Extract every line where the string "hidden" appears.

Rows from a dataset
---
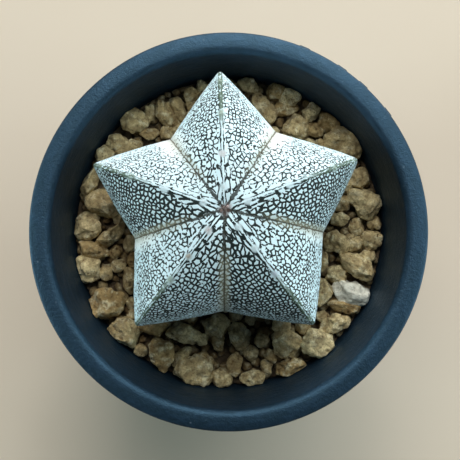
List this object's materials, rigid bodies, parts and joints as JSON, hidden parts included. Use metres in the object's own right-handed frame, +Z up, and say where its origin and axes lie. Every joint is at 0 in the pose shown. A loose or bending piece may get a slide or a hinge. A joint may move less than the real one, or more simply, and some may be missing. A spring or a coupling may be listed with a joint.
{
  "type": "potted bishop's cap cactus",
  "caption": "Ribbed bishop's cap cactus with flocked pale skin, standing in soil and grit in a round tapered plastic pot.",
  "frame": {"origin": "centre of the pot's foot, on the surface that the pot stands on", "axes": "+Z up along the pot's axis; +Y towards the rib that points away in the picture, +X to the picture's right"},
  "size_m": [0.105, 0.105, 0.1136],
  "materials": {
    "pot_plastic": "satin",
    "potting_mix": "matte",
    "grit": "matte",
    "cactus_skin": "matte"
  },
  "bodies": {
    "root": {"pot": "pot_plastic", "soil": "potting_mix", "gravel": "grit", "cactus": "cactus_skin"}
  },
  "joints": []
}
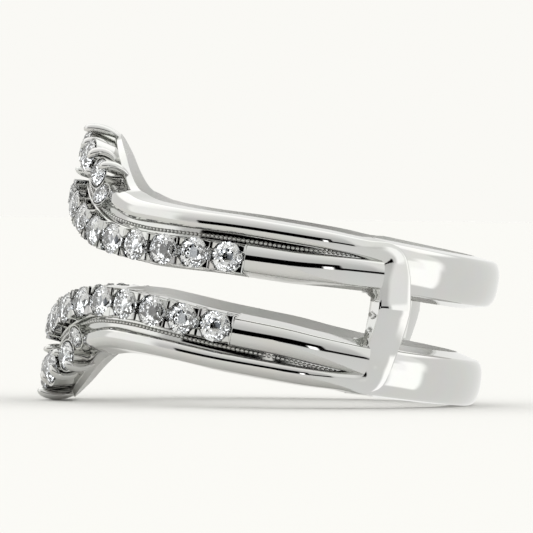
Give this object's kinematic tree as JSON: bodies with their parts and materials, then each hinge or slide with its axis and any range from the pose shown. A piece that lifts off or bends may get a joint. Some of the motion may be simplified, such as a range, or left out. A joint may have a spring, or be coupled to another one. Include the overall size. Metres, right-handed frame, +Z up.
{
  "type": "ring guard enhancer",
  "caption": "White-metal double-band ring guard with bridges, a gap for another ring, rails of small round stones and a pointed crown of larger stones above and below the gap.",
  "frame": {"origin": "on the surface that the ring lies on, under the middle of its box", "axes": "+X towards the back of the ring with the plain bands, -X towards the head with the crowns, +Z up; the finger hole's axis leans from +Z towards +X by 9.37 degrees, because the crowns are wider than the bands"},
  "size_m": [0.0216, 0.0208, 0.0131],
  "materials": {
    "metal": "polished white gold",
    "stone": "faceted and polished, clear"
  },
  "bodies": {
    "root": {"ring_frame": "metal", "rail_stones_upper": "stone", "rail_stones_lower": "stone", "centre_stone_upper": "stone", "centre_stone_lower": "stone", "side_stone_upper_near": "stone", "side_stone_upper_far": "stone", "side_stone_lower_near": "stone", "side_stone_lower_far": "stone", "outer_stone_upper_near": "stone", "outer_stone_upper_far": "stone", "outer_stone_lower_near": "stone", "outer_stone_lower_far": "stone", "end_stone_upper_near": "stone", "end_stone_upper_far": "stone", "end_stone_lower_near": "stone", "end_stone_lower_far": "stone"}
  },
  "joints": []
}
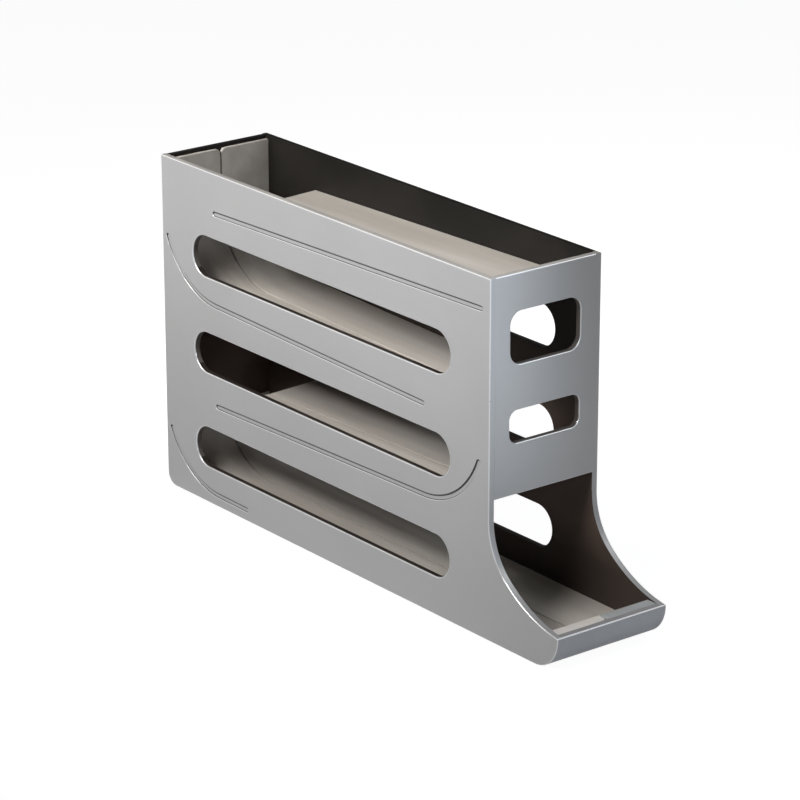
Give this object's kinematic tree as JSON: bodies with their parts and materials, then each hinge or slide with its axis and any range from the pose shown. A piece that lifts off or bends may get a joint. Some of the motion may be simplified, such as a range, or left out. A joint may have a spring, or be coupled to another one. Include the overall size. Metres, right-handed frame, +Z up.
{
  "type": "egg dispenser",
  "caption": "Tall narrow case with slotted silver side panels, windowed front, sloping light-grey rails inside that let eggs roll from tier to tier, and a low open tray at the mouth.",
  "frame": {"origin": "middle of the case's footprint, on the plane that the foot pads rest on", "axes": "+Z up; the mouth and the front tray look along -Y, the back panel along +Y; left means -X, on the left when one faces the mouth, right means +X"},
  "size_m": [0.08, 0.3754, 0.2138],
  "materials": {
    "shell_silver": "satin silver-grey, metallic look",
    "rail_plastic": "fine satin, warm light grey",
    "lip_pad_soft": "matte, soft, light grey",
    "foot_pad_soft": "matte, dark grey"
  },
  "bodies": {
    "root": {"side_panel_left": "shell_silver", "side_panel_right": "shell_silver", "front_panel": "shell_silver", "back_panel": "shell_silver", "base_tray": "shell_silver", "tier_1_rail_left": "rail_plastic", "tier_1_rail_right": "rail_plastic", "tier_2_rail_left": "rail_plastic", "tier_2_rail_right": "rail_plastic", "tier_3_rail_left": "rail_plastic", "tier_3_rail_right": "rail_plastic", "tier_4_rail_left": "rail_plastic", "tier_4_rail_right": "rail_plastic", "lip_pad_left": "lip_pad_soft", "lip_pad_right": "lip_pad_soft", "foot_pad_front_left": "foot_pad_soft", "foot_pad_front_right": "foot_pad_soft", "foot_pad_back_left": "foot_pad_soft", "foot_pad_back_right": "foot_pad_soft"}
  },
  "joints": []
}
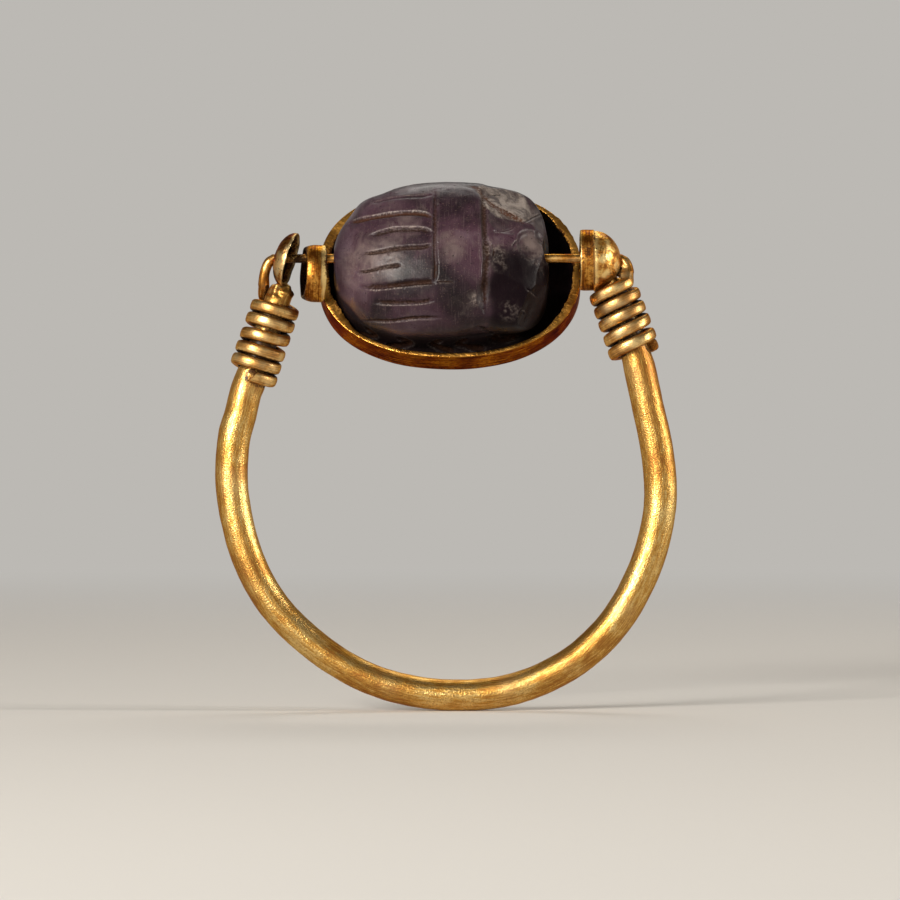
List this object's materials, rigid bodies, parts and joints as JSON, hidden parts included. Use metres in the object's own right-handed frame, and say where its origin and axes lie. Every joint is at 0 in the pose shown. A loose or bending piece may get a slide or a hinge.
---
THE ANSWER
List this object's materials, rigid bodies, parts and joints as JSON, hidden parts included. Use metres in the object's own right-handed frame, +Z up, and say where its origin and axes lie. Every joint is at 0 in the pose shown. A loose or bending piece may get a slide or a hinge. A joint may move less than the real one, or more simply, and some may be missing. A spring or a coupling may be listed with a joint.
List this object's materials, rigid bodies, parts and joints as JSON, hidden parts included. Use metres in the object's own right-handed frame, and say where its origin and axes lie. Every joint is at 0 in the pose shown. A loose or bending piece may get a slide or a hinge.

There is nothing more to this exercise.